3Comment les syndicats tentent-ils de canaliser la grogne ?
La plupart des représentants syndicaux expliquent ne pas avoir été pris de court par le mouvement. "On l'a vu venir", assure à franceinfo Nicolas Comte, secrétaire général adjoint et porte parole d'Unité SGP Police-FO, interrogé par franceinfo. "Ca fait des années qu'on prévient le gouvernement que ça va péter", renchérit de son côté Frédéric Lagache, secrétaire général adjoint du syndicat Alliance police nationale, interrogé par franceinfo.
"En réalité, les syndicats n'ont rien vu arriver. Ils tentent maintenant de récupérer le mouvement de manière dispersée, le tout dans un contexte électoral où le risque de surenchère est démultiplié", analyse de son côté Christophe Soullez.
Pour tenter de canaliser le mouvement, les trois principales centrales s'affrontent avec des logiques différentes. D'un côté, Unité SGP Police-FO joue la carte d'une manifestation silencieuse en France le 26 octobre, où l'ensemble des syndicats et du reste de la population sont invités. De l'autre, Alliance police nationale et Unsa police ont décidé de former une intersyndicale pour dire "non" à la marche du 26 octobre et à "la récupération du mouvement".

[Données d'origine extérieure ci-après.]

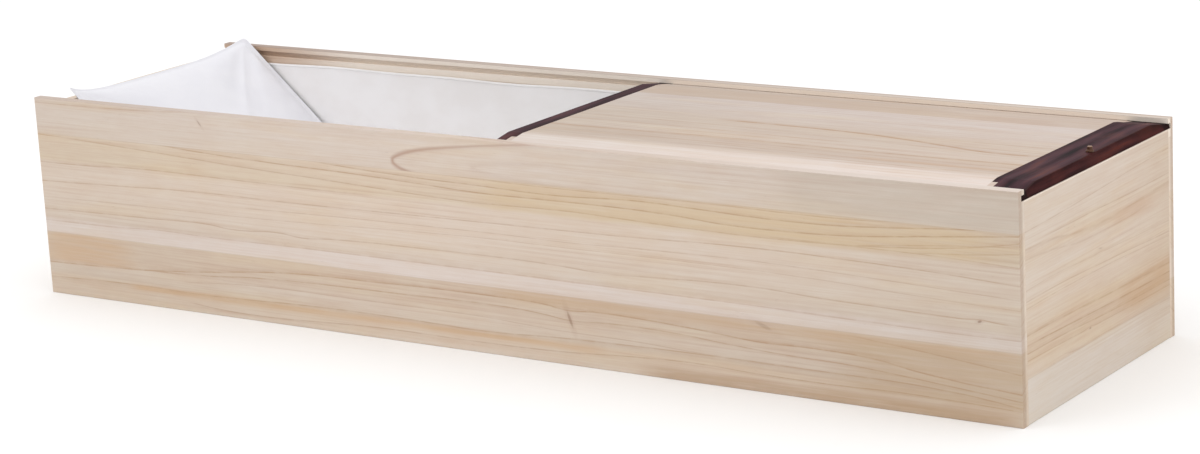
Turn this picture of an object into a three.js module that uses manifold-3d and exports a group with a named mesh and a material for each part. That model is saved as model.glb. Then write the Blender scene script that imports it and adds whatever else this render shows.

manifestations des #PoliciersEnColere devant les palais de justice: le communiqué des syndicats affiliés à la CFE-CGC et à l'Unsa pic.twitter.com/YYkUWP8fI3
— Clément Giuliano (@clemgiu) 21 octobre 2016
"Chacun tente de se positionner et de préparer l'avenir", commente Christophe Soullez. Qui rappelle également : "N'oublions pas qu'Alliance est proche de Nicolas Sarkozy. Pour eux, c'est important que le mouvement ne soit pas récupéré par les syndicats de gauche."
Des petits calculs qui pourraient ne pas s'avérer très payants. En dépit des appels à continuer la mobilisation, Christophe Soullez préfère rester prudent sur l'importance de la "Nuit debout" des policiers. "Ces manifestations ne mobilisent que 2 500 personnes... sur plus de 100 000 policiers."